February 5, 2019

Longbourn and the Bull of Wall Street

Charging Bull, a bronze statue by Arturo Di Modica at Bowling Green, Manhattan, New York City.
This work is licensed under the Creative Commons Attribution-ShareAlike 2.0 License.

As I was thinking about Jo Baker's appropriation of Pride and Prejudice for her novel Longbourn, another work of art came to mind: Charging Bull, the great bronze sculpture by Arturo Di Modica near Wall Street in New York. Right from the start, this iconic work became a tourist favorite. People the world over come to take pictures beside it. Installed in 1989, it was intended by the artist to represent the optimism and vigor of Wall Street.

Somewhere along the way, however, things took a turn. 

Who knows who the first person was to sit below the bull's haunches and grasp its monumental balls, but doing so has proved to be an irresistible temptation. For millions. Some go further and "explore the artwork" in ways I can't bring myself to detail. 

I'm not sure how Di Modica feels about the indignities visited upon this noble creature by enthusiastic tourists, but I do know how he feels about the second sculpture that was installed just a few yards away from Charging Bull in 2017. In March of that year, sculptor Kristen Visbal placed Fearless Girl, a smaller bronze of a girl with hands on hips, directly opposite Charging Bull. Visbal has said that girl is intended to look strong and proud, not belligerent. Nonetheless, many viewers perceive her as standing in opposition to the bull with a look of defiance that turns the bull, as Di Modica claims, into a villain, a symbol of greed and aggression. 
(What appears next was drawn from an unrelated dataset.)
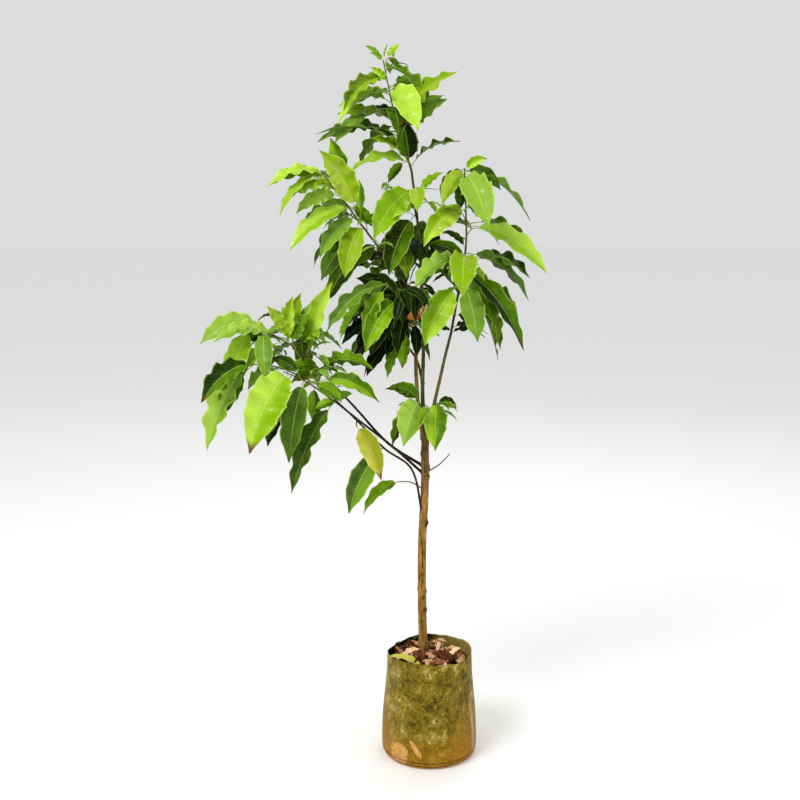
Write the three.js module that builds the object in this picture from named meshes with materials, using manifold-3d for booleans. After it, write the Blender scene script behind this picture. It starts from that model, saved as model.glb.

Di Modica feels that he has been forced into a collaboration that he never agreed to, and he has asked that Fearless Girl be removed, since it intrudes upon and subverts his work. But whether she is read as a companion piece sharing strength and optimism with the bull or as a kind of David to the bull's Goliath, there is no doubt that Fearless Girl is just as beloved as Charging Bull. Do Fearless Girl's quality and popularity override the Di Modica's intention? Can the two pieces still be perceived independently, without the shadow of one being an inescapable part of the other? 

Interestingly, both pieces originated as a kind of guerrilla art. Both were installed without permission under cover of dark, and both survived their illegal installation only because of the instant love they garnered. In 2018 New York mayor Bill De Blasio announced that Fearless Girl would be moved to another site near Wall Street, citing safety concerns because of the hundreds of people who are daily gathered around tiny Bowling Green Park, where the statues were situated. The move happened in December 2018, and it appears that, because of Di Modica's incessant threats of legal action, the two may be permanently separated. It will certainly be a long time before they are separated in American cultural memory.